Stated problem:
Return the records that follow, matching each one exactly.

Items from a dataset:
* Begin *
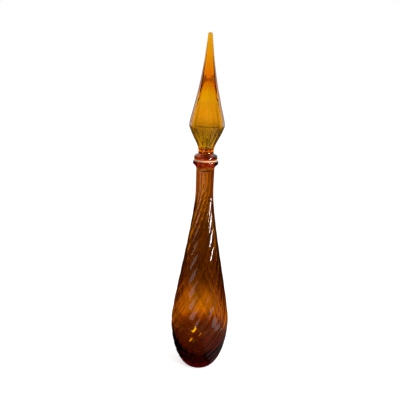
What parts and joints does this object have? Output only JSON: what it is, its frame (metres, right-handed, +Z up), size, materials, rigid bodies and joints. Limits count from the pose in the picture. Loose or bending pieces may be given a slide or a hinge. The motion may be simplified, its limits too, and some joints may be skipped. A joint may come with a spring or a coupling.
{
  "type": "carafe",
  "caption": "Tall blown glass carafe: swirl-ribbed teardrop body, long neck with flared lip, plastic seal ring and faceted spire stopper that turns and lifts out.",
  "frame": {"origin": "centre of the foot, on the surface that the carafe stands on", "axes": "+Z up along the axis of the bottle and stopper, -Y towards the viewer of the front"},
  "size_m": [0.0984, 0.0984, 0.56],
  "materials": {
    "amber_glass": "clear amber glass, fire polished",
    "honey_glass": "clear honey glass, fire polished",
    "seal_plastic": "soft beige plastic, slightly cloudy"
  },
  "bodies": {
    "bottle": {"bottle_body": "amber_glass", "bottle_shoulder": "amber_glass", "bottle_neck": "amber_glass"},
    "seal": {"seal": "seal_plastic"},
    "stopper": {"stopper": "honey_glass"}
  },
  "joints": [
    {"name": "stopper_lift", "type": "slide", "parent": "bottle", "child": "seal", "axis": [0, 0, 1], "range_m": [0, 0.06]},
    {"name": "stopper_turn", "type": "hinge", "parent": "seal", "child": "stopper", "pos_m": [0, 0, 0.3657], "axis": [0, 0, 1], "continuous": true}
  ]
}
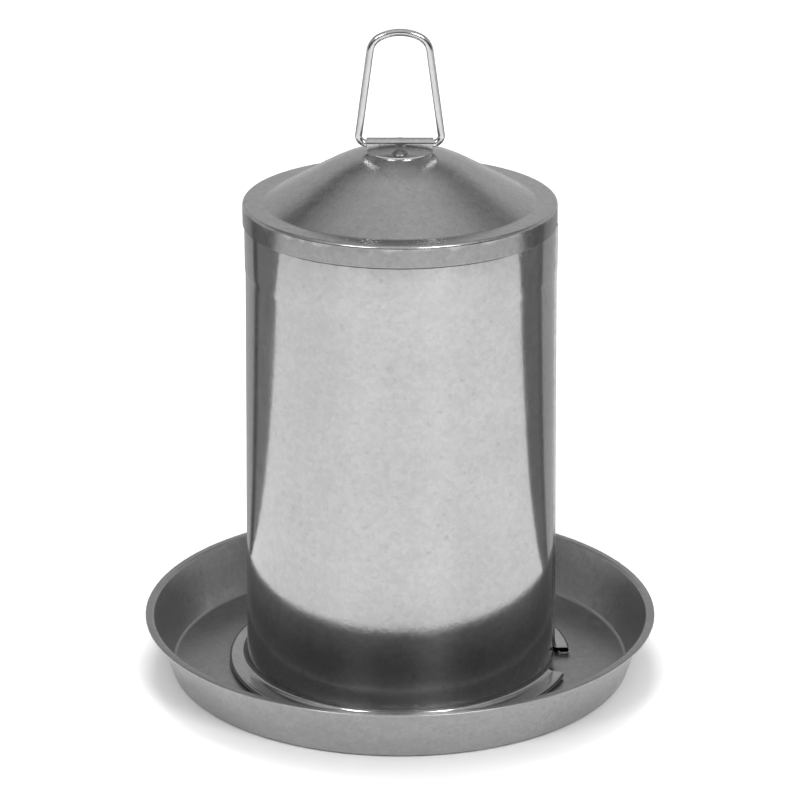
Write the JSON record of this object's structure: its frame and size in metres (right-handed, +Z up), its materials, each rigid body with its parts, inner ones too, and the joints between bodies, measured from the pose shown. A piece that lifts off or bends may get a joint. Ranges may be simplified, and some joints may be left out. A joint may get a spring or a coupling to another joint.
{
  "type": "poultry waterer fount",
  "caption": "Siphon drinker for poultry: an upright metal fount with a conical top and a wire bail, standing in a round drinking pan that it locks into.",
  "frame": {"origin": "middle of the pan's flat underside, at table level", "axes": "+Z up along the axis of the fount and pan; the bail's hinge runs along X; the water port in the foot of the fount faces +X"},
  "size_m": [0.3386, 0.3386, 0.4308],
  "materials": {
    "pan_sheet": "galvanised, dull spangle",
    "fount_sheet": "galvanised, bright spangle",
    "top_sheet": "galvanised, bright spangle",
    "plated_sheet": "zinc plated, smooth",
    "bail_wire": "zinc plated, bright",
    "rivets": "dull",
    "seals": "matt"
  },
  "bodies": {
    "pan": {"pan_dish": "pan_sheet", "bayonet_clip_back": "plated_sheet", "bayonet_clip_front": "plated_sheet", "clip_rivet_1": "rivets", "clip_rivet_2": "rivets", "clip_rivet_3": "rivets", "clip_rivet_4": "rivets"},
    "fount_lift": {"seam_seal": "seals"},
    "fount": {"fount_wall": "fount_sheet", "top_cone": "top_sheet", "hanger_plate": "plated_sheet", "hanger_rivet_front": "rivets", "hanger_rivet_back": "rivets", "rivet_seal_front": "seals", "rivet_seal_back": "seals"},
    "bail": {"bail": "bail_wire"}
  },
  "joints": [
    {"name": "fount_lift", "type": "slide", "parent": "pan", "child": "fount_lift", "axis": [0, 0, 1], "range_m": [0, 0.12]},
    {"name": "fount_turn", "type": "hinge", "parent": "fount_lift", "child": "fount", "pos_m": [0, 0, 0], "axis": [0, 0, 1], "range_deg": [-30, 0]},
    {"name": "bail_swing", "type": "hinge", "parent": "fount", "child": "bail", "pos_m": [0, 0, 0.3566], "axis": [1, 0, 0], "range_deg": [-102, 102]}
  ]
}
* End *
Task result:
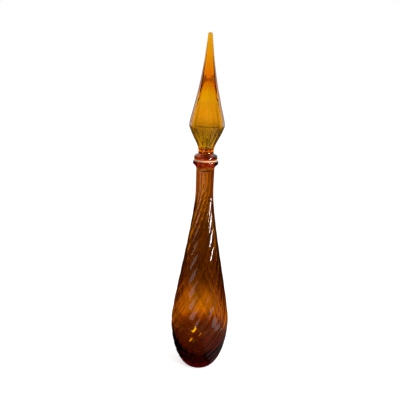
What parts and joints does this object have? Output only JSON: what it is, its frame (metres, right-handed, +Z up), size, materials, rigid bodies and joints. Limits count from the pose in the picture. Loose or bending pieces may be given a slide or a hinge. The motion may be simplified, its limits too, and some joints may be skipped. A joint may come with a spring or a coupling.
{
  "type": "carafe",
  "caption": "Tall blown glass carafe: swirl-ribbed teardrop body, long neck with flared lip, plastic seal ring and faceted spire stopper that turns and lifts out.",
  "frame": {"origin": "centre of the foot, on the surface that the carafe stands on", "axes": "+Z up along the axis of the bottle and stopper, -Y towards the viewer of the front"},
  "size_m": [0.0984, 0.0984, 0.56],
  "materials": {
    "amber_glass": "clear amber glass, fire polished",
    "honey_glass": "clear honey glass, fire polished",
    "seal_plastic": "soft beige plastic, slightly cloudy"
  },
  "bodies": {
    "bottle": {"bottle_body": "amber_glass", "bottle_shoulder": "amber_glass", "bottle_neck": "amber_glass"},
    "seal": {"seal": "seal_plastic"},
    "stopper": {"stopper": "honey_glass"}
  },
  "joints": [
    {"name": "stopper_lift", "type": "slide", "parent": "bottle", "child": "seal", "axis": [0, 0, 1], "range_m": [0, 0.06]},
    {"name": "stopper_turn", "type": "hinge", "parent": "seal", "child": "stopper", "pos_m": [0, 0, 0.3657], "axis": [0, 0, 1], "continuous": true}
  ]
}
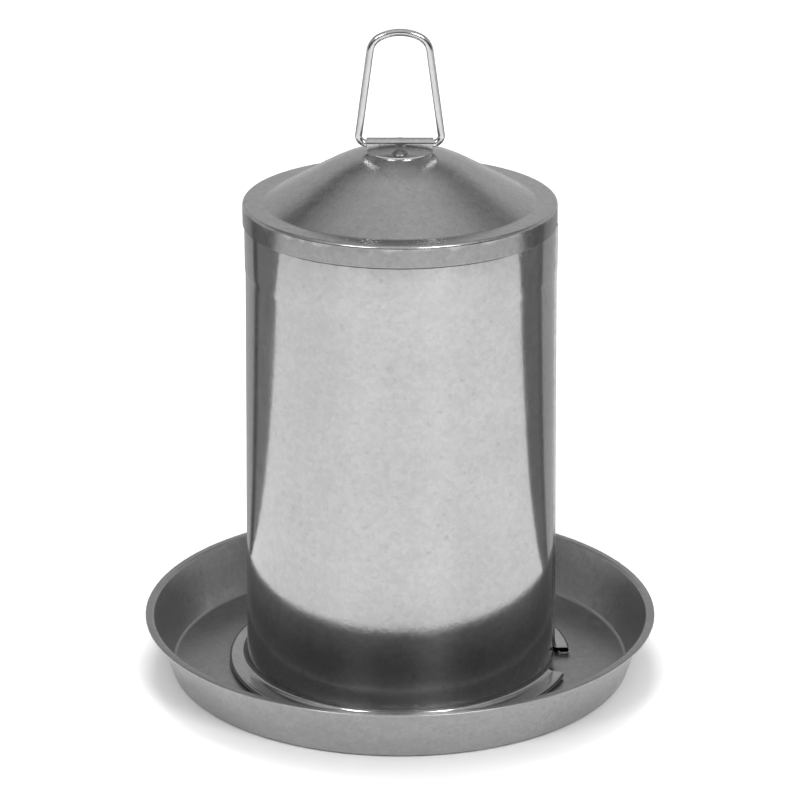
Write the JSON record of this object's structure: its frame and size in metres (right-handed, +Z up), its materials, each rigid body with its parts, inner ones too, and the joints between bodies, measured from the pose shown. A piece that lifts off or bends may get a joint. Ranges may be simplified, and some joints may be left out. A joint may get a spring or a coupling to another joint.
{
  "type": "poultry waterer fount",
  "caption": "Siphon drinker for poultry: an upright metal fount with a conical top and a wire bail, standing in a round drinking pan that it locks into.",
  "frame": {"origin": "middle of the pan's flat underside, at table level", "axes": "+Z up along the axis of the fount and pan; the bail's hinge runs along X; the water port in the foot of the fount faces +X"},
  "size_m": [0.3386, 0.3386, 0.4308],
  "materials": {
    "pan_sheet": "galvanised, dull spangle",
    "fount_sheet": "galvanised, bright spangle",
    "top_sheet": "galvanised, bright spangle",
    "plated_sheet": "zinc plated, smooth",
    "bail_wire": "zinc plated, bright",
    "rivets": "dull",
    "seals": "matt"
  },
  "bodies": {
    "pan": {"pan_dish": "pan_sheet", "bayonet_clip_back": "plated_sheet", "bayonet_clip_front": "plated_sheet", "clip_rivet_1": "rivets", "clip_rivet_2": "rivets", "clip_rivet_3": "rivets", "clip_rivet_4": "rivets"},
    "fount_lift": {"seam_seal": "seals"},
    "fount": {"fount_wall": "fount_sheet", "top_cone": "top_sheet", "hanger_plate": "plated_sheet", "hanger_rivet_front": "rivets", "hanger_rivet_back": "rivets", "rivet_seal_front": "seals", "rivet_seal_back": "seals"},
    "bail": {"bail": "bail_wire"}
  },
  "joints": [
    {"name": "fount_lift", "type": "slide", "parent": "pan", "child": "fount_lift", "axis": [0, 0, 1], "range_m": [0, 0.12]},
    {"name": "fount_turn", "type": "hinge", "parent": "fount_lift", "child": "fount", "pos_m": [0, 0, 0], "axis": [0, 0, 1], "range_deg": [-30, 0]},
    {"name": "bail_swing", "type": "hinge", "parent": "fount", "child": "bail", "pos_m": [0, 0, 0.3566], "axis": [1, 0, 0], "range_deg": [-102, 102]}
  ]
}